--- START Exercise materials ---
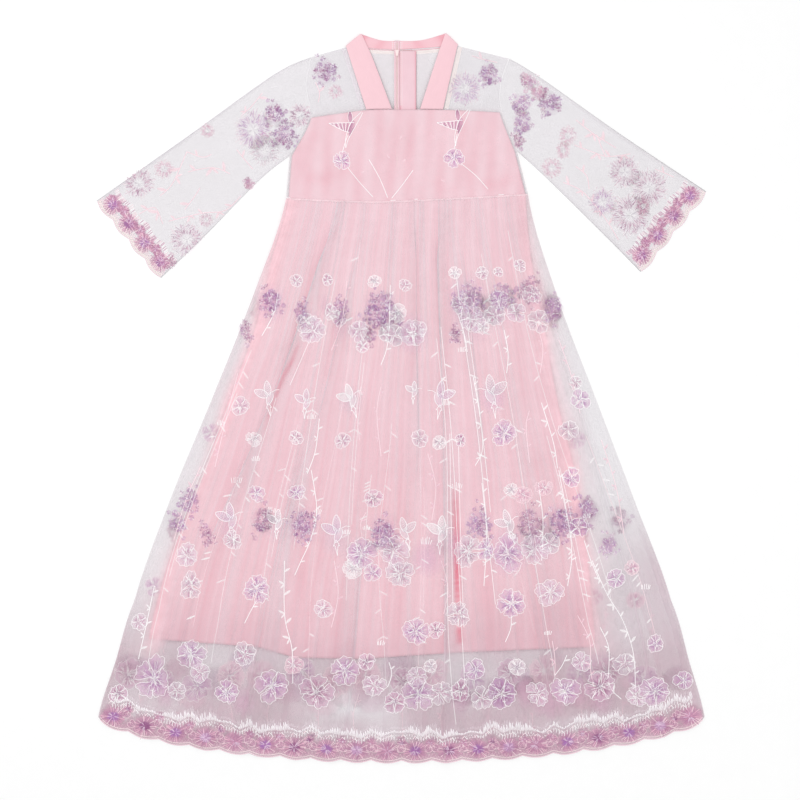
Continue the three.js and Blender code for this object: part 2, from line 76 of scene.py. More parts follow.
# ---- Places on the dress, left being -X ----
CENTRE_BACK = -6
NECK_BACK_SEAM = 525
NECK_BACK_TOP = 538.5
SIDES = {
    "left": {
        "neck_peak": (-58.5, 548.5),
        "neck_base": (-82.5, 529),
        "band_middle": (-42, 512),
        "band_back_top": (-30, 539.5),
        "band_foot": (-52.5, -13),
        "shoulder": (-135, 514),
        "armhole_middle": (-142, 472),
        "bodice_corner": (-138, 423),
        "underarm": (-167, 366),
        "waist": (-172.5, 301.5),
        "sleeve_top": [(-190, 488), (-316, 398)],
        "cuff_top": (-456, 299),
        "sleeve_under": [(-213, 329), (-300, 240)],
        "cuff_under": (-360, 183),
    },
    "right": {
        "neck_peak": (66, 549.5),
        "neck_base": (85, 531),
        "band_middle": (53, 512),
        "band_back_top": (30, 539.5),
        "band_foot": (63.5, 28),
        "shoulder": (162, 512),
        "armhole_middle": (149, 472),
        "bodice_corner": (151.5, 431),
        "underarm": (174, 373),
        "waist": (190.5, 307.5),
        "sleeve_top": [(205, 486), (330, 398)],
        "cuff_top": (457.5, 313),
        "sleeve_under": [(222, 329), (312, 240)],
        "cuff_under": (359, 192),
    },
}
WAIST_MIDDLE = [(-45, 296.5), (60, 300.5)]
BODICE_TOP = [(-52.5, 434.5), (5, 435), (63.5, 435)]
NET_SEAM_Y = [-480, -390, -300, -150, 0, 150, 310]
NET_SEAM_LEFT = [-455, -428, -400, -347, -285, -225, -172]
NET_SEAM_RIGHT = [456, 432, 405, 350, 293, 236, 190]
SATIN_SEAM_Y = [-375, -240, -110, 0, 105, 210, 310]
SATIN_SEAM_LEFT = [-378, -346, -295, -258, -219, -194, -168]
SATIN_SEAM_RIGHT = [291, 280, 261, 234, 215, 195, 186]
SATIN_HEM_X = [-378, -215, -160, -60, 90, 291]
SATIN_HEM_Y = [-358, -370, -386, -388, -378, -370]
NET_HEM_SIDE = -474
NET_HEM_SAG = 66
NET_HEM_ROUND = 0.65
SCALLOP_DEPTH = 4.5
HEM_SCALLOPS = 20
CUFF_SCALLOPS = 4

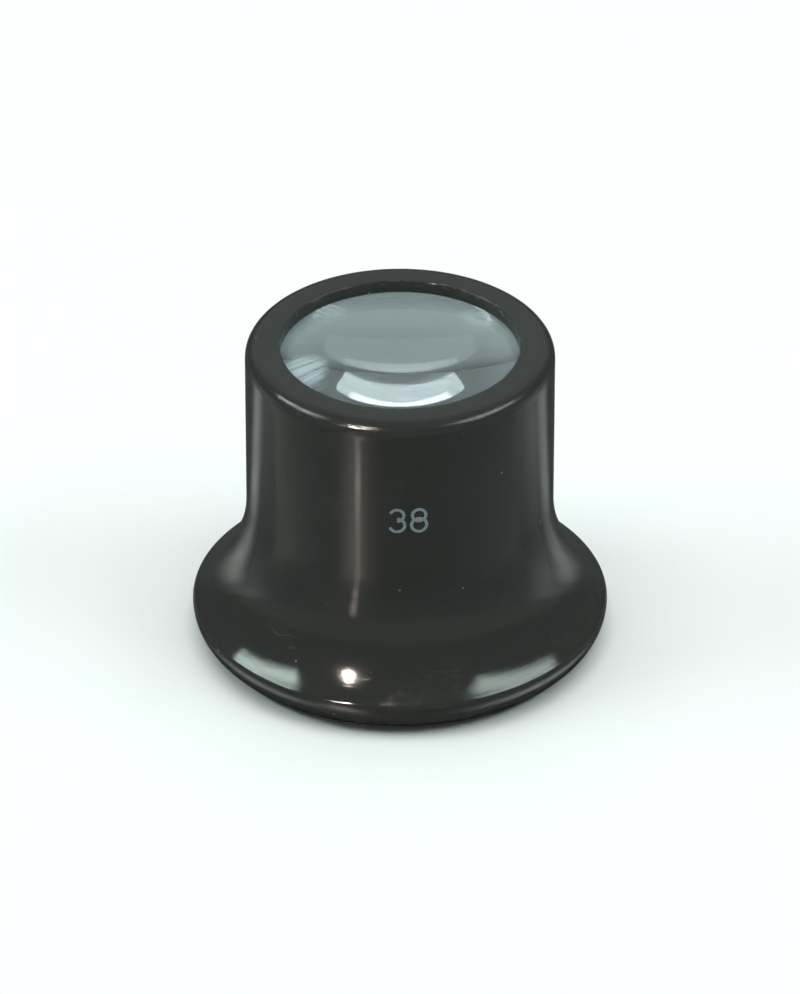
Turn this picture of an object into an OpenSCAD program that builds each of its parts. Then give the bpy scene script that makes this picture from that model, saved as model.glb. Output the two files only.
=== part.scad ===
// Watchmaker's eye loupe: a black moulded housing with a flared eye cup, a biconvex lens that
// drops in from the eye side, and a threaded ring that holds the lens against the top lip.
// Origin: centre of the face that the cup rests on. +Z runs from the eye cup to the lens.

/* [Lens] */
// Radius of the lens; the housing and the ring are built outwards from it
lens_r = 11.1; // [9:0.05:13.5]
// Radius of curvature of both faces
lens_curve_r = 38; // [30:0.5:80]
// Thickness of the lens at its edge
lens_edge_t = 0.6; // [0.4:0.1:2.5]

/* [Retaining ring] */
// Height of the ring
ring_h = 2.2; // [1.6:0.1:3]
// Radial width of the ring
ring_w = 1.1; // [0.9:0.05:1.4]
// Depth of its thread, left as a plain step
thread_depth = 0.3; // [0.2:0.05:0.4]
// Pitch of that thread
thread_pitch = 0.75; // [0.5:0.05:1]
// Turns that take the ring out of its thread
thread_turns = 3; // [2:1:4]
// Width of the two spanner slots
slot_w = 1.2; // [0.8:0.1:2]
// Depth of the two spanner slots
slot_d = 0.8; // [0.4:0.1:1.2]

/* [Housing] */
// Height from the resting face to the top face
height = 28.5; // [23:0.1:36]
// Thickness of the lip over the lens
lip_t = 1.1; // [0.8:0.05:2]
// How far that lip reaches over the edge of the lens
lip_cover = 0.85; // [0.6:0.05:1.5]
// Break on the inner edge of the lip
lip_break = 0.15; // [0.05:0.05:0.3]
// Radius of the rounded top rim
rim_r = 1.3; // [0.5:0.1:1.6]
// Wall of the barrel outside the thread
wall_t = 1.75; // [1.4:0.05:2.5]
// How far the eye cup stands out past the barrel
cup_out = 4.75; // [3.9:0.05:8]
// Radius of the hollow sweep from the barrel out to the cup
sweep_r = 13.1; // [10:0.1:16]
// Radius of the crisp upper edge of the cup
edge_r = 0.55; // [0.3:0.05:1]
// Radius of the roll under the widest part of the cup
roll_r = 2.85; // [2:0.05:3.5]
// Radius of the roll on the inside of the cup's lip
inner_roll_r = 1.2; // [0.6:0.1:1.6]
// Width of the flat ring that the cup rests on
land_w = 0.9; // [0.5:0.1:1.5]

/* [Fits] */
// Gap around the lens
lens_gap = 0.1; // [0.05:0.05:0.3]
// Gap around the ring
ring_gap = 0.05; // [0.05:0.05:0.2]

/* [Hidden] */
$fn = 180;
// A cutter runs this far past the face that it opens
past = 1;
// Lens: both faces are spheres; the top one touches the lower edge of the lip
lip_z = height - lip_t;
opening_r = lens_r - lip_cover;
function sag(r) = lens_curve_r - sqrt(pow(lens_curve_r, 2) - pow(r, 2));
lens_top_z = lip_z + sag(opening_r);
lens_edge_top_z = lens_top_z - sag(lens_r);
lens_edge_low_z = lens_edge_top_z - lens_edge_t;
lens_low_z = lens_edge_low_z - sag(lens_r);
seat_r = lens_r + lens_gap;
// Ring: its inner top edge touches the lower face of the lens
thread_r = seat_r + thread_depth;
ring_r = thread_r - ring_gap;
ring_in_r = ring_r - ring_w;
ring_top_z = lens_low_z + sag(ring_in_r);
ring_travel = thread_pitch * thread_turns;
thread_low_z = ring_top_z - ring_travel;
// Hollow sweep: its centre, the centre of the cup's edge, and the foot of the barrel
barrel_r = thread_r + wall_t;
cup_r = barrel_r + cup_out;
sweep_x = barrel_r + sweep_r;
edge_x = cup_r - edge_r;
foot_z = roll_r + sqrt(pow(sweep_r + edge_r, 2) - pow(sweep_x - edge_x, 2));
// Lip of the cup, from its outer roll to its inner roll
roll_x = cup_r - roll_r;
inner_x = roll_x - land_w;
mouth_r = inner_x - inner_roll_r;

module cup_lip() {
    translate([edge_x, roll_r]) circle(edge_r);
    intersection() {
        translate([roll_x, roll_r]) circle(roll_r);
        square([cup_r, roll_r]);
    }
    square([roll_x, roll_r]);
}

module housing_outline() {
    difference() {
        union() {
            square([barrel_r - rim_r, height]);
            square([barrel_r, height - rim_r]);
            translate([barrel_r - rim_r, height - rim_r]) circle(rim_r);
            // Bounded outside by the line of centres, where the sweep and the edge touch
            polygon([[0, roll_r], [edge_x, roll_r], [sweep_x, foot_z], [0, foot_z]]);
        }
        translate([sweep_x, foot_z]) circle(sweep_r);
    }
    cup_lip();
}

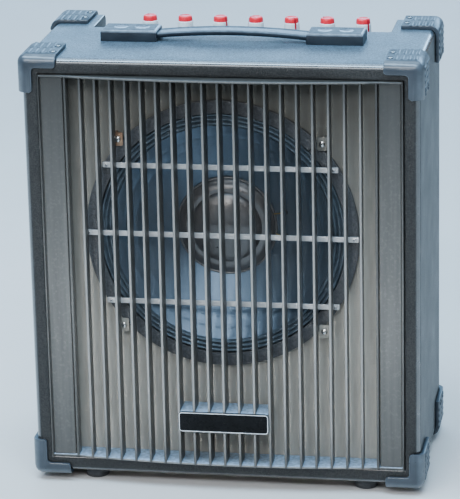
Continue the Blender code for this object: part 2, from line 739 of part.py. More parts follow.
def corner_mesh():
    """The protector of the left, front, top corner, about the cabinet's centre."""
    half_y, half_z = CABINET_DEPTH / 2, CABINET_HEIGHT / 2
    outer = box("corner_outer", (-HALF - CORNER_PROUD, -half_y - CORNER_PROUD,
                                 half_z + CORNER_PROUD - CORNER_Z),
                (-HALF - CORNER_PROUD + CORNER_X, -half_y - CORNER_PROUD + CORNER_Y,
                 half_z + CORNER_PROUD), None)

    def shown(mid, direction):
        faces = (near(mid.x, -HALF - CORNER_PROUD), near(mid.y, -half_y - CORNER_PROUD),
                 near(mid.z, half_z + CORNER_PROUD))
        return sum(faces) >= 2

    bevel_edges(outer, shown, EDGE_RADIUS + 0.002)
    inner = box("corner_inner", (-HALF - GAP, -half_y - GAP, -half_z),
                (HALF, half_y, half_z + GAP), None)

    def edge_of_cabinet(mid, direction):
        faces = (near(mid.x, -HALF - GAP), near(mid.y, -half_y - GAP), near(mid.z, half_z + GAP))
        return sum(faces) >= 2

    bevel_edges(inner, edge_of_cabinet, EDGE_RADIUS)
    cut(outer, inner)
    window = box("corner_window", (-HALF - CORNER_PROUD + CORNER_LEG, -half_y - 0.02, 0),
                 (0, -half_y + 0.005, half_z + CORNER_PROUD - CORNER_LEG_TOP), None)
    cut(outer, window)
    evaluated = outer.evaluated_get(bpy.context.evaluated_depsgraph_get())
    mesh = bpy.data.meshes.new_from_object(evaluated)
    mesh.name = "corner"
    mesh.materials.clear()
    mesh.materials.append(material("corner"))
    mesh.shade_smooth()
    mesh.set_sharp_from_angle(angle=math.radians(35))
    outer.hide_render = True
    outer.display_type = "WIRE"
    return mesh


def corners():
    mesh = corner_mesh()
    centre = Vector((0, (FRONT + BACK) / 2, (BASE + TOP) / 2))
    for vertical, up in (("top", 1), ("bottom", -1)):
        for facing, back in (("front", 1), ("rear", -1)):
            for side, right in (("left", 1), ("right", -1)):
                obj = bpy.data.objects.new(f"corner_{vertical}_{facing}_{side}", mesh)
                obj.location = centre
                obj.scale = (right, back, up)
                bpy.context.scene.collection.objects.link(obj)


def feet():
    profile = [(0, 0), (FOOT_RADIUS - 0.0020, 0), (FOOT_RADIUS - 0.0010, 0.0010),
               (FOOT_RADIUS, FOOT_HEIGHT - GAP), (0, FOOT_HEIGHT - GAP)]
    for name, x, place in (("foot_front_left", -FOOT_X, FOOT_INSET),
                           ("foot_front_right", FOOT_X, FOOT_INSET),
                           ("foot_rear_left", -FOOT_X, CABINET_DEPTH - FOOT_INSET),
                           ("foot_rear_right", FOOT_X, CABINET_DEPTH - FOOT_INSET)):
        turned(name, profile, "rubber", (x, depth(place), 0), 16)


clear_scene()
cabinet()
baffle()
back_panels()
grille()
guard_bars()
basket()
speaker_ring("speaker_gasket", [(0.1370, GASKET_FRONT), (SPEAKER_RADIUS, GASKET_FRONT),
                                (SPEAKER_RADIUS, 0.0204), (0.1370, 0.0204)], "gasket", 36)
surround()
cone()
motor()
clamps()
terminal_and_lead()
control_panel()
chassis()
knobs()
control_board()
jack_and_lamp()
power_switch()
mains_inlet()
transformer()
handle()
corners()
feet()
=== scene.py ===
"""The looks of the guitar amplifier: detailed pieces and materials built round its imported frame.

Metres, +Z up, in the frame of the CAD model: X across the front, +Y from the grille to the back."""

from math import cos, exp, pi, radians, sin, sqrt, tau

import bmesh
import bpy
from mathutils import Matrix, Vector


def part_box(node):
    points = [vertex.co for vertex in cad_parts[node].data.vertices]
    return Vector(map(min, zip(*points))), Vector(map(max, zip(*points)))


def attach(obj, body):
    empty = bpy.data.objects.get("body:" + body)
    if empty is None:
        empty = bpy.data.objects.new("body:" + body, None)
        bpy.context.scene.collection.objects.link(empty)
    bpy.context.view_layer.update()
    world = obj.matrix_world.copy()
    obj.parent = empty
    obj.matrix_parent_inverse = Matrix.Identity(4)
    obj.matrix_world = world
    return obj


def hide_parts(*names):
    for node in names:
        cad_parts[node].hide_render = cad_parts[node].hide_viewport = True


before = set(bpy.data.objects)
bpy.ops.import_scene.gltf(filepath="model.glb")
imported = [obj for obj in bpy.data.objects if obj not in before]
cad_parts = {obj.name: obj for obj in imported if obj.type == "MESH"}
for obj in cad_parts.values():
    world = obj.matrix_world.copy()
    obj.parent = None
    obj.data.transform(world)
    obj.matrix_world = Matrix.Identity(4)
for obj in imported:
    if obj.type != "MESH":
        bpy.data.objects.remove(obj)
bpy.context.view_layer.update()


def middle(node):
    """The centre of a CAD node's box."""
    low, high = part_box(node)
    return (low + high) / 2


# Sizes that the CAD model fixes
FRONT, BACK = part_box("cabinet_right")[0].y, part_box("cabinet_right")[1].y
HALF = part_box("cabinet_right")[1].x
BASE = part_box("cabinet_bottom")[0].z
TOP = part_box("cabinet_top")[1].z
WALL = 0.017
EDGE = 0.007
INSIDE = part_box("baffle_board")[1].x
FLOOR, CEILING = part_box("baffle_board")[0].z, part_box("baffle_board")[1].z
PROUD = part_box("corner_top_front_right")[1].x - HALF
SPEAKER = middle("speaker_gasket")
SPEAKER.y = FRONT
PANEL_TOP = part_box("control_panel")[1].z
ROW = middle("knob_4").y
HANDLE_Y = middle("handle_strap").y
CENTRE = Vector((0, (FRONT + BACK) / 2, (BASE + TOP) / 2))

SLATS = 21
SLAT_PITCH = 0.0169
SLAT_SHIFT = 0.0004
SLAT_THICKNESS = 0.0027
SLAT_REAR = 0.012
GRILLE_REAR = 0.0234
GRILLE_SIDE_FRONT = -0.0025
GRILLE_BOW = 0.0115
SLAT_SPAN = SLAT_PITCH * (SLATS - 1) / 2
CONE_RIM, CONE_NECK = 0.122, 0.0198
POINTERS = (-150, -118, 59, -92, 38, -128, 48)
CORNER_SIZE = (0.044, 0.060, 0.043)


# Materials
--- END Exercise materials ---
[Direction]:
Extract and reproduce exactly the lines opening with the line containing "clear_scene()" and closing with the line containing "from mathutils import Matrix, Vector", inclusive.

[Task solution]:
clear_scene()
cabinet()
baffle()
back_panels()
grille()
guard_bars()
basket()
speaker_ring("speaker_gasket", [(0.1370, GASKET_FRONT), (SPEAKER_RADIUS, GASKET_FRONT),
                                (SPEAKER_RADIUS, 0.0204), (0.1370, 0.0204)], "gasket", 36)
surround()
cone()
motor()
clamps()
terminal_and_lead()
control_panel()
chassis()
knobs()
control_board()
jack_and_lamp()
power_switch()
mains_inlet()
transformer()
handle()
corners()
feet()
=== scene.py ===
"""The looks of the guitar amplifier: detailed pieces and materials built round its imported frame.

Metres, +Z up, in the frame of the CAD model: X across the front, +Y from the grille to the back."""

from math import cos, exp, pi, radians, sin, sqrt, tau

import bmesh
import bpy
from mathutils import Matrix, Vector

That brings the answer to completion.